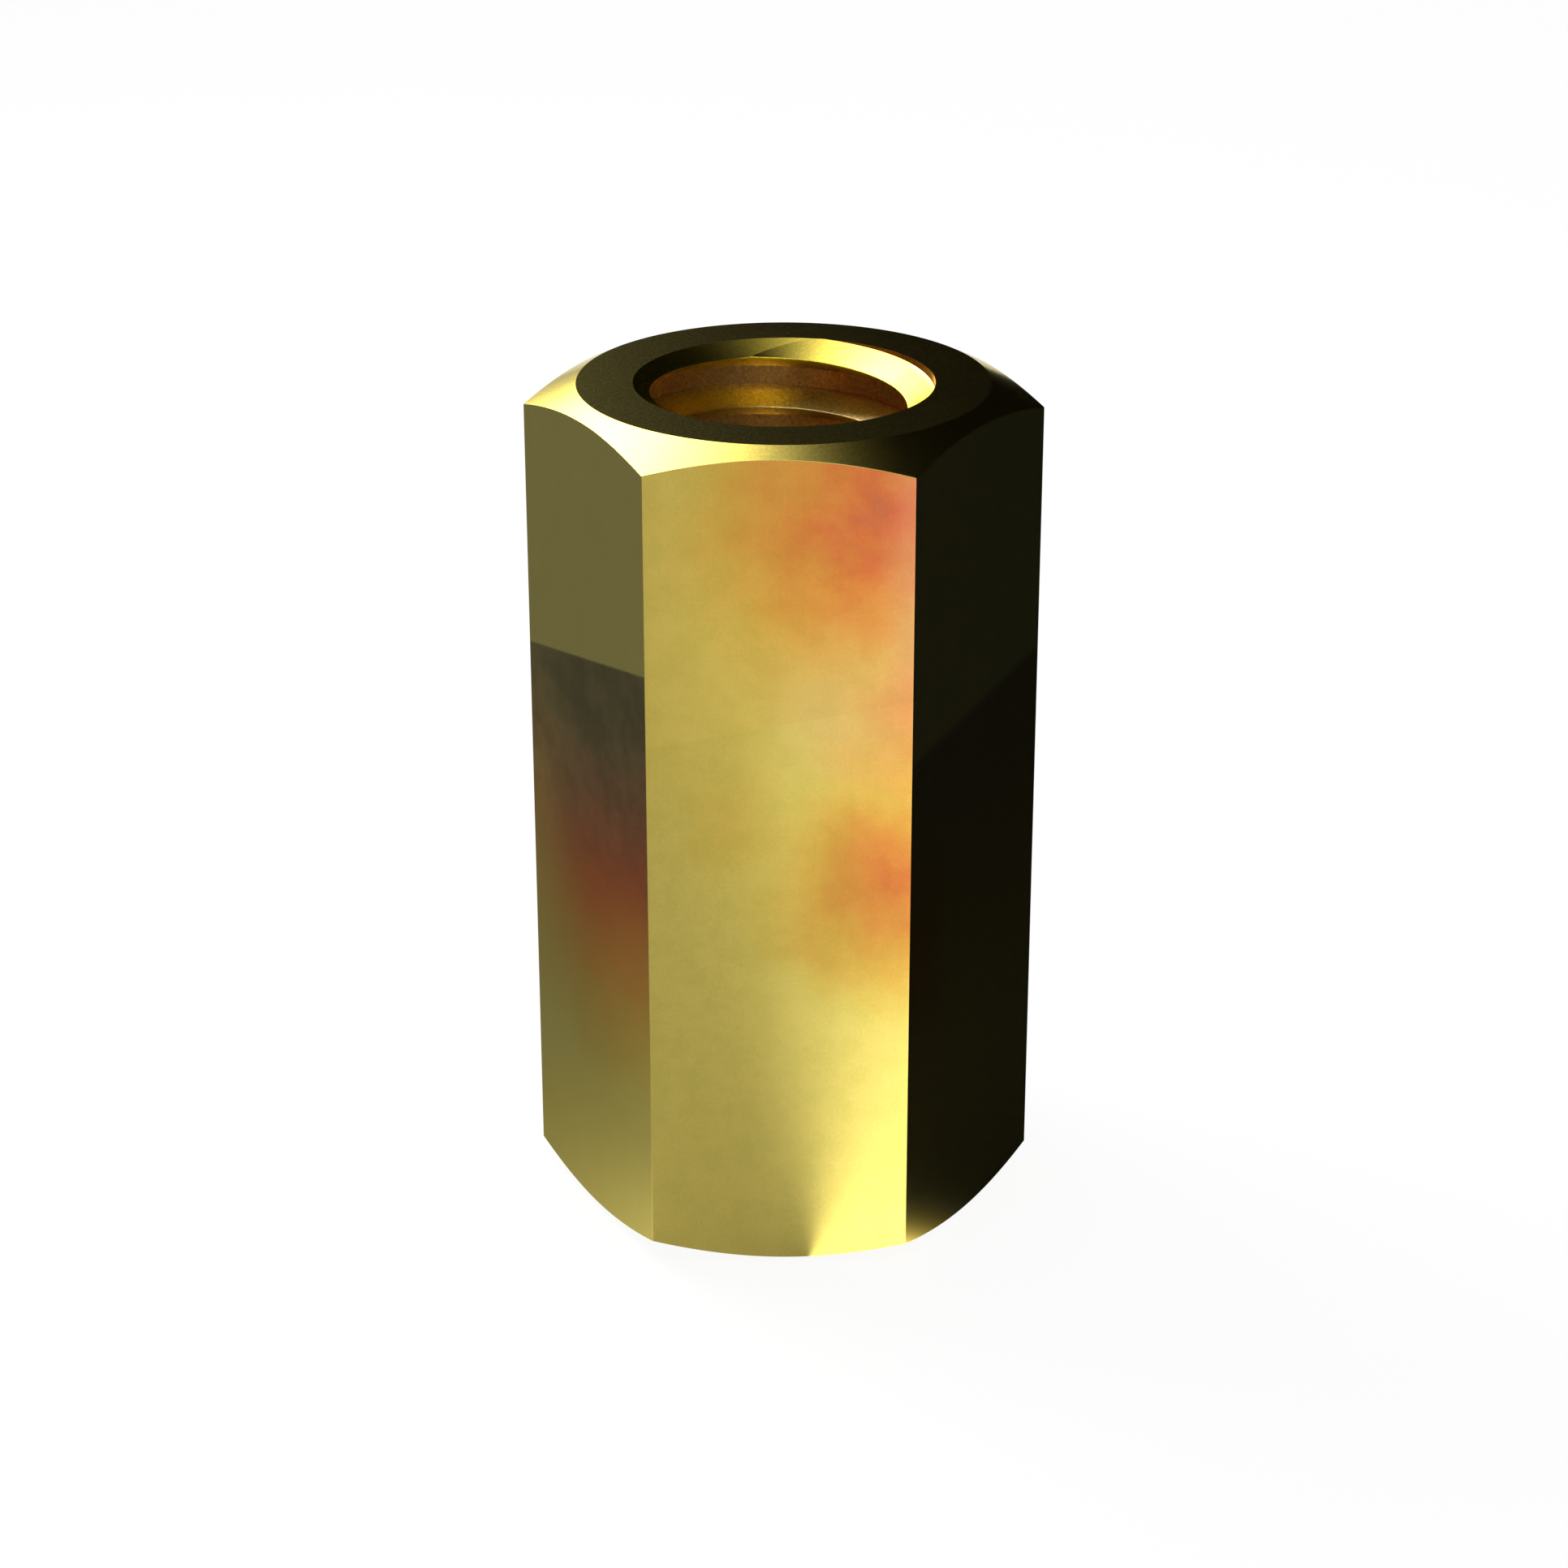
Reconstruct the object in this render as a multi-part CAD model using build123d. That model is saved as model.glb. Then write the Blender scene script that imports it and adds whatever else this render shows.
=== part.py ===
from build123d import *
from build123d.topology import SkipClean
import os
from math import ceil, cos, radians, tan

# Coupling nut: a length of hexagonal brass bar with a thread right through it.
# It stands on one end face. The origin is the middle of that face, Z runs along
# the bore, and two of the six flats face -Y and +Y. Sizes are in millimetres
# and angles in degrees.

# Hexagonal bar
sides = 6
across_flats = 6.0
length = 11.7

# Outer chamfer, turned on both ends, which leaves a flat ring inside it
ring_diameter = 5.51
chamfer_angle = 26.0  # between the chamfer and the end face

# Hole, and the countersink at each of its mouths
bore_diameter = 3.3
mouth_diameter = 4.0
mouth_angle = 23.0  # between the countersink and the end face

# Right-hand M4 thread. Its crest is what the drill left, and its root is flat.
thread_diameter = 4.03
thread_pitch = 0.7
crest_width = 0.02
flank_angle = 30.0  # between a flank and a plane across the axis
thread_start = 9.0  # where the groove's middle leaves the top face, round from +X

# How far a cutting tool reaches past the metal that it takes away
overcut = 0.1
spare_turns = 2  # of the thread's tool: one above the top face and one below the bottom face


def rise(run, angle):
    """Height gained along a slope that starts level with an end face."""
    return run * tan(radians(angle))


def hexagonal_bar():
    """The bar as it is sawn off, with its corners still sharp."""
    section = RegularPolygon(across_flats / 2, sides, major_radius=False)
    return extrude(section, length)


def turned_envelope():
    """What the lathe leaves room for: a cylinder that clears the corners, coned at both ends."""
    ring = ring_diameter / 2
    corner = across_flats / 2 / cos(radians(180 / sides))
    outside = corner + overcut
    drop = rise(outside - ring, chamfer_angle)
    half_section = Polygon(
        (0, 0),
        (ring, 0),
        (outside, drop),
        (outside, length - drop),
        (ring, length),
        (0, length),
        align=None,
    )
    return revolve(Plane.XZ * half_section, Axis.Z)


def hole_sectors():
    """The drilled and countersunk hole, as one sector behind each flat."""
    bore = bore_diameter / 2
    mouth = mouth_diameter / 2
    sink = rise(mouth - bore, mouth_angle)
    half_section = Polygon(
        (0, 0),
        (mouth, 0),
        (bore, sink),
        (bore, length - sink),
        (mouth, length),
        (0, length),
        align=None,
    )
    sector = revolve(Plane.XZ * half_section, Axis.Z, 360 / sides)
    return [Rot(0, 0, 360 / sides * side) * sector for side in range(sides)]


def thread_turn():
    """One turn of the groove that the tap cuts, starting on +X with its middle at height 0.

    The flanks run on inside the crest by a quarter of its width, and the tool's
    body is then straight, so that one turn stays clear of the next.
    """
    root = thread_diameter / 2
    crest = bore_diameter / 2
    flank = rise(root - crest, flank_angle)
    run_on = crest_width / 4
    inner = crest - run_on / tan(radians(flank_angle))
    root_half = (thread_pitch - crest_width) / 2 - flank
    inner_half = (thread_pitch - crest_width) / 2 + run_on
    tooth = Polygon(
        (root, -root_half),
        (root, root_half),
        (inner, inner_half),
        (crest - overcut, inner_half),
        (crest - overcut, -inner_half),
        (inner, -inner_half),
        align=None,
    )
    path = Helix(thread_pitch, thread_pitch, root)
    return sweep(Plane.XZ * tooth, path=path, is_frenet=True)


def thread_turns():
    """All the turns of the groove, from above the top face down, one pitch apart."""
    turn = Rot(0, 0, thread_start) * thread_turn()
    count = ceil(length / thread_pitch) + spare_turns
    return [Pos(0, 0, length - thread_pitch * step) * turn for step in range(count)]


def coupling_nut():
    """The finished nut, one solid: sawn, chamfered, drilled, countersunk and tapped.

    Neighbouring faces aren't merged, so the wall stays six arcs, and the crest
    of the thread comes out as a chain of short strips, not one long spiral.
    """
    blank = hexagonal_bar() & turned_envelope()
    with SkipClean():
        drilled = blank.solid().cut(*hole_sectors())
        return drilled.cut(*thread_turns()).solid()


nut = coupling_nut()
nut.label = "coupling_nut"

os.makedirs("parts", exist_ok=True)
export_step(nut, "parts/coupling_nut.step")

print(f"volume {nut.volume:.2f} mm3, faces {len(nut.faces())}, valid {nut.is_valid}")
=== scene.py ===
# %% [markdown]
# # A brass coupling nut
#
# The nut is a length of hexagonal brass bar, chamfered at both ends, drilled,
# countersunk and tapped right through. It stands upright on one end face. The
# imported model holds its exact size. This file gives it a finer skin and the
# finish that the photo shows: greenish gold flats with orange and slate stains,
# bright turned ends, and a warm, dark tapped hole.

# %% Load the frame
from math import ceil, cos, degrees, hypot, pi, radians, sin, tan

import bmesh
import bpy
from mathutils import Matrix, Vector


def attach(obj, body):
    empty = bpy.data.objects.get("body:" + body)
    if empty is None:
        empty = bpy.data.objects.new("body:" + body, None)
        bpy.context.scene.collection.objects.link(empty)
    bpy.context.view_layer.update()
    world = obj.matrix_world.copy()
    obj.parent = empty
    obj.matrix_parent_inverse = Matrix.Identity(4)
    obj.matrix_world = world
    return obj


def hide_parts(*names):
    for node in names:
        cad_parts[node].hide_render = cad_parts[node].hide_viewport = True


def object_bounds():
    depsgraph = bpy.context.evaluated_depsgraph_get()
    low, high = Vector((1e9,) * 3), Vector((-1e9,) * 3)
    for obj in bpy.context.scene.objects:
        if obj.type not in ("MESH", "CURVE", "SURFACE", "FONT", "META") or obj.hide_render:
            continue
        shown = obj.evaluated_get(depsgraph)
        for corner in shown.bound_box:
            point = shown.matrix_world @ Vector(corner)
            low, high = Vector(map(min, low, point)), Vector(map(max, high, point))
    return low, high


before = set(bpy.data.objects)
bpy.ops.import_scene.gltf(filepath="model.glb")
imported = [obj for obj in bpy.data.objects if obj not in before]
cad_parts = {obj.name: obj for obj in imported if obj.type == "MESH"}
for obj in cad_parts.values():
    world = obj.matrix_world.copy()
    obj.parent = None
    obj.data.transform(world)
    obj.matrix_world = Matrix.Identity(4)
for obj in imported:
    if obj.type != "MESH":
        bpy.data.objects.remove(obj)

cad_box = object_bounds()
MM = 0.001
across_flats = (cad_box[1].y - cad_box[0].y) / MM
length = (cad_box[1].z - cad_box[0].z) / MM
print(f"bar {across_flats:.2f} mm across flats, {length:.2f} mm long")

# %% [markdown]
# ## The bar
#
# On the real nut the six flats come from the drawing die, and the chamfer from
# the lathe: a cone that bites deepest at the corners, so its lower edge is an
# arc on each flat. A cylinder with six sides and a bevel can't give that arc.
# Here the skin is built column by column instead, in millimetres. Each column
# follows the cone only as far as its own place on the hexagon, so the arcs come
# out by themselves.

# %% Bar sizes
sides = 6
apothem = across_flats / 2
side_step = radians(360 / sides)
half_side = apothem * tan(side_step / 2)
ring_radius = 2.755
chamfer_slope = tan(radians(26))
edge_radius = 0.014
worn_width = 0.07
mouth_radius = 2.0
print(f"flats {2 * half_side:.2f} mm wide, end ring {2 * ring_radius:.2f} mm across")

# %% [markdown]
# ## The bar from above
#
# The columns stand on an outline of six flats, with corners that are only just
# broken. The arc of the chamfer is as smooth as the columns are narrow, so each
# flat gets many. The last two stand close together, to keep wear at the corner.

# %% Outline of the bar
columns_a_flat = 28
arc_steps = 4


def bar_outline():
    """Points round the hexagon with its corners just broken, in millimetres."""
    points = []
    reach = half_side - edge_radius * tan(side_step / 2)
    inside = reach - worn_width
    for side in range(sides):
        facing = side * side_step - pi / 2
        outward = Vector((cos(facing), sin(facing)))
        sideways = Vector((-outward.y, outward.x))
        stops = [inside * (2 * step / columns_a_flat - 1) for step in range(columns_a_flat + 1)]
        for across in [-reach] + stops + [reach]:
            points.append(outward * apothem + sideways * across)
        corner = facing + side_step / 2
        centre = Vector((cos(corner), sin(corner))) * (apothem - edge_radius) / cos(side_step / 2)
        for step in range(1, arc_steps):
            angle = facing + side_step * step / arc_steps
            points.append(centre + Vector((cos(angle), sin(angle))) * edge_radius)
    return points


outline = bar_outline()
print(f"bar outline: {len(outline)} points")

# %% [markdown]
# ## The bar from the side
#
# A column goes out along the end ring, down the cone and down the flat, and the
# lower end is the same turned over. Both bends are rounded, because an edge with
# no radius never catches the light, and a row on each side keeps wear close.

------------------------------

(Task to complete)
Beginning at the top of the data, extract each line through the line containing "length = 11.7" and return those lines exactly, with nothing added.

(Right answer)
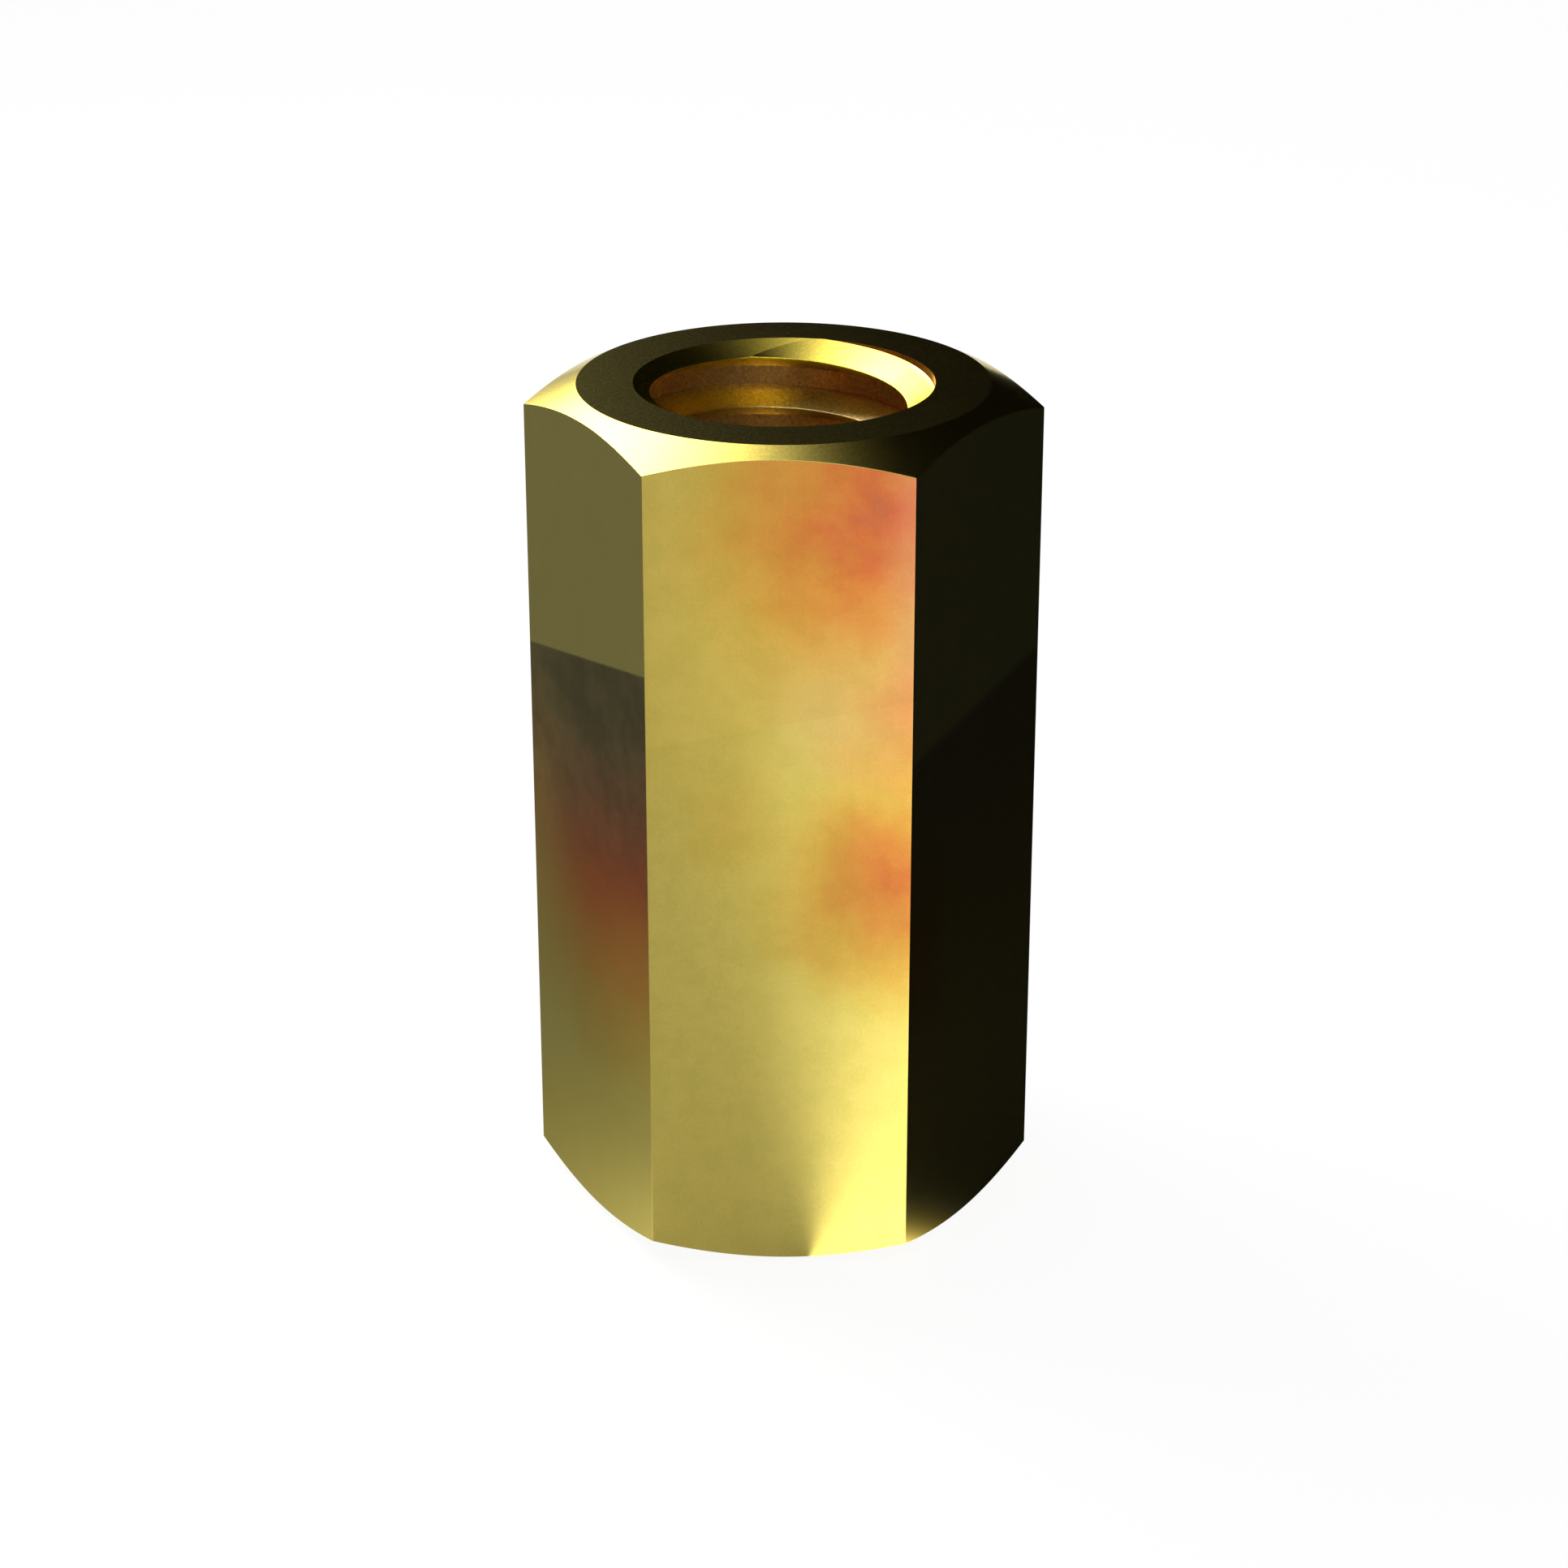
Reconstruct the object in this render as a multi-part CAD model using build123d. That model is saved as model.glb. Then write the Blender scene script that imports it and adds whatever else this render shows.
=== part.py ===
from build123d import *
from build123d.topology import SkipClean
import os
from math import ceil, cos, radians, tan

# Coupling nut: a length of hexagonal brass bar with a thread right through it.
# It stands on one end face. The origin is the middle of that face, Z runs along
# the bore, and two of the six flats face -Y and +Y. Sizes are in millimetres
# and angles in degrees.

# Hexagonal bar
sides = 6
across_flats = 6.0
length = 11.7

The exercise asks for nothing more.